We ate the bastard. Right in front of him. The lobster, I mean, not Manning. He sat there in the ice with his buggy lobster eyes, and we ate him, and MAN was he GOOD. YUM. There were three sauces, I liked the jalapeno best.

Then, after we were done, after he was IN our BELLIES, he started moving again! REALLY moving! He moved his arms around, and pushed against the ice, and even pushed his body up a little! He moved his little arms around! He was so upset! We had eaten him, right in front of him! How disheartening is THAT! We all yelled a lot, and then eventually he stopped, and Tyler came to take the carcass away. Ha. Lobsters. It's okay though, they don't even have brains, they have ganglia or some shit. And MAN was he GOOOD.

PS. Okay I won't talk about any more the cool "stuff" about Morimoto, but man oh man was all the food GOOD. ALL. The FOOD. Was GOOD. I got a steak because I've only had sushi once before, and I was afraid I wouldn't like enough of the stuff, and the point was not to be able to say "ooh look at me, I ate sushi at Morimoto," the point was to have a delicious exquisite meal. Which I did. And then again days later (hooray leftovers!). But I tried some of the sushi, and holy crap was it good, and next time I go -- and I'm going again, I've already made reservations! -- I'm gettin' the chef's selection. Boo yah. You are a genius, Chef Morimoto.
mr. robin

Separate checks, it must be. Charge the split to her, the water to me.

All right, now I'm getting a little perturbed.

Remember Ruth, the girl at work? Well, she's throwing a birthday party for that guy Dave tonight, and "asked" me to come. I say "asked" because she is the queen of the "you'd better come or I'll kill you!" ha ha just kidding only not really schtick. Which -- yeah. I mean, she's all right. We talk at work. I use a TOTALLY different personality from the one I use with my friends, but that's okay, because if I didn't, no one would talk to me at work. Because I wouldn't talk to them. ANYWAY, so she's having this party tonight, fine, I said I'd go. I plan on strolling in at around seven, having a drink or two, and strolling right back out so that I can go hang out with my real friends.

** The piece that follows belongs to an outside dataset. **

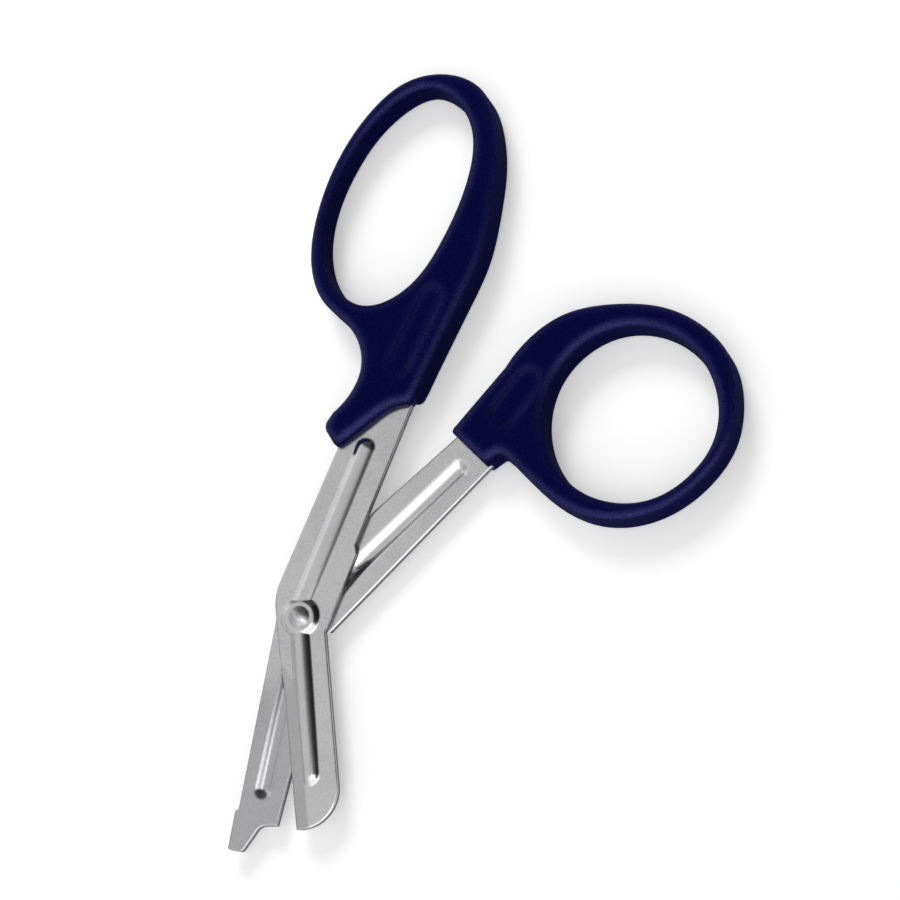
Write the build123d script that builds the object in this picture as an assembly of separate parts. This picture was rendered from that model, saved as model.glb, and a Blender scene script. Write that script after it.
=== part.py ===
# Bandage scissors: two stamped and cranked blades, two moulded handles and one rivet.
# Millimetres. +Z is the pivot's axis and up, +Y runs from the blades towards the handles.
# The scissors lie on their handles, a little open, as they do on a table.
from build123d import *
import os
from math import asin, cos, radians, sin

# Both halves are modelled about the pivot: X and Y are 0 on its axis, and Z is 0 midway between
# the two blades' inner faces. The whole assembly is moved to its final origin at the end.

# Sheet steel
SHEET = 1.6                  # thickness that both blades are stamped from
BLADE_GAP = 0.04             # running gap between the two inner faces
FACE_DIP = 0.004             # a pressed form's bend ends this far below the face, and crosses it cleanly

# Front blade, the upper one. An angle says where a straight edge runs, anticlockwise from +X,
# and an offset says how far the pivot's axis is from that edge.
FRONT_EDGE_ANGLE = -81.2     # the cutting edge, on the left
FRONT_EDGE_OFFSET = 5.9
FRONT_BACK_ANGLE = -81.8     # the blade's back, on the right
FRONT_BACK_OFFSET = 5.8
FRONT_EDGE_LENGTH = 49.3     # from the pivot to the cutting edge's end
FRONT_BACK_LENGTH = 40.6     # from the pivot to where the back turns into the nose
FRONT_SHANK_ANGLE = 69.7
FRONT_LEFT_ANGLE = 68.7      # the shank's left side leans in towards the handle
FRONT_SHANK_LEFT = 8.37
FRONT_SHANK_RIGHT = 7.1
SHOULDER_STEP = 1.25         # the shank's right edge steps in by this above its shoulder
SHOULDER_START = 18.6        # from the pivot, along the shank
SHOULDER_END = 20.6

# Rear blade, the lower one
REAR_BACK_ANGLE = -98.2      # the blade's back, on the left
REAR_BACK_OFFSET = 6.5
REAR_EDGE_ANGLE = -102.2     # the cutting edge, on the right
REAR_EDGE_OFFSET = 7.0
REAR_EDGE_LENGTH = 48.1      # from the pivot to the cutting edge's end
REAR_SHANK_ANGLE = 43.5
REAR_LEFT_ANGLE = 41.4       # the shank's sides lean in towards the handle
REAR_SHANK_LEFT = 8.25
REAR_RIGHT_ANGLE = 45.6
REAR_SHANK_RIGHT = 7.3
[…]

Now, it's not like we're best buddies. We talk at work. Every once in a blue moon we'll get lunch. Sometimes on Friday's I'll go the bar they go to, and we have a good time for an hour or so, before I leave to hang out with my real friends. When she got divorced, I went out with her to celebrate. But that's about it. We don't call each other, we've never hung out outside of work besides those isolated times.

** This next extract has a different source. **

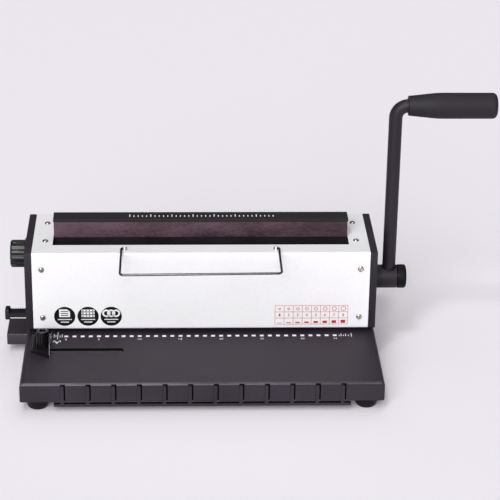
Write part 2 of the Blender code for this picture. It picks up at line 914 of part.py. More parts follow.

NOW she is e/popping me asking her to "help" pick stuff up for the party. WTF? Why did you not do this earllier? Why do you need help to do this? Why can't you ask one of your actual real-life friends? Why is it my resposibility to SHOP for you? Bringing a bottle of something is a LOT different from helping to pick stuff up for you. This is not my party! She says "do you want to food shop or liquor shop?" WTF? I picked liquor because the store is smaller, and who knows how many things she'll have me running around to get at the grocery store. Now she says "we need Coors Light, a bottle of Arbour Mist, and I will find out what else." First of all, blech. Second of all, grr. She hasn't mentioned money yet. She'd sure as fuck better not be expecting me to pay for this. I don't think she would, but she hasn't mentioned it yet! Worst thing is, I'm such a pussy, *I* might not mention it! No, I will, I will. Because I know you'll all yell at me otherwise.

See, here we go again with the issue of me being selfish. But thing is, if it were one of YOU? Then I'd help! I'd love to help! But Ruth and I are WORK FRIENDS. Man. Eff this polite shit. I feel like I'm putting myself out to even attend this shindig, let alone to stock it. I should start acting like a bitch so that no one wants to hang out with me. I mean I never plan on asking THESE people for anything, so I wouldn't be losing out. But of course I won't do that.

mr. robin

Get crunked up

On Saturday I went to a Fourth of July bash at The House. Hands down, this was the best party I have been to in a long, long time. There were all sorts of people there, and I got to talk to everyone I wanted. There was tons of good food, hot dogs and hamburgers and pasta salad and potato salad and chips and salsa. I brought brownies (everybody -- everydrunkenbody -- thought they were hash brownies but they WEREN'T) and rice krispie treats and Jell-O shots. I drank, but not too much. I smoked, but not too much. I was hit upon, which is always nice. There were no fights, and no one got sick (or if they did, they did so discreetly). No one got arrested. I played badminton, in which i hit a shuttlecock around. There were people there about whom I'm not crazy, but they were all safely contained within the Beer Pong Room, so I didn't have to interact with them. There were people there I didn't know, and that always helps to make it seem more like a party, and less like A Bunch Of Us Assholes All Hangin' Out, Again. I met some hippies, and learned some facts about marijuana illegality, but I was pretty high, so I don't really remember much of it. Kelly* brought out the video camera, and made people answer questions which had been written by myself, Mitchell, and then some by Kelly and Cass. It was a successful experiment, and captured some of Dave's magnificence. The questions will indeed be brought out again, next film-worthy gathering. Dave disappeared for a few hours, and we couldn't find him, but then he turned up again. And the next morning I went out to the diner for breakfast with Michelle and Dave and Jeff, and while it was slightly below par, it's still great to go out and get a diner breakfast the morning after a party.

So thanks a LOT, guys. Awesome. I feel productive when I've had a good a time as all that.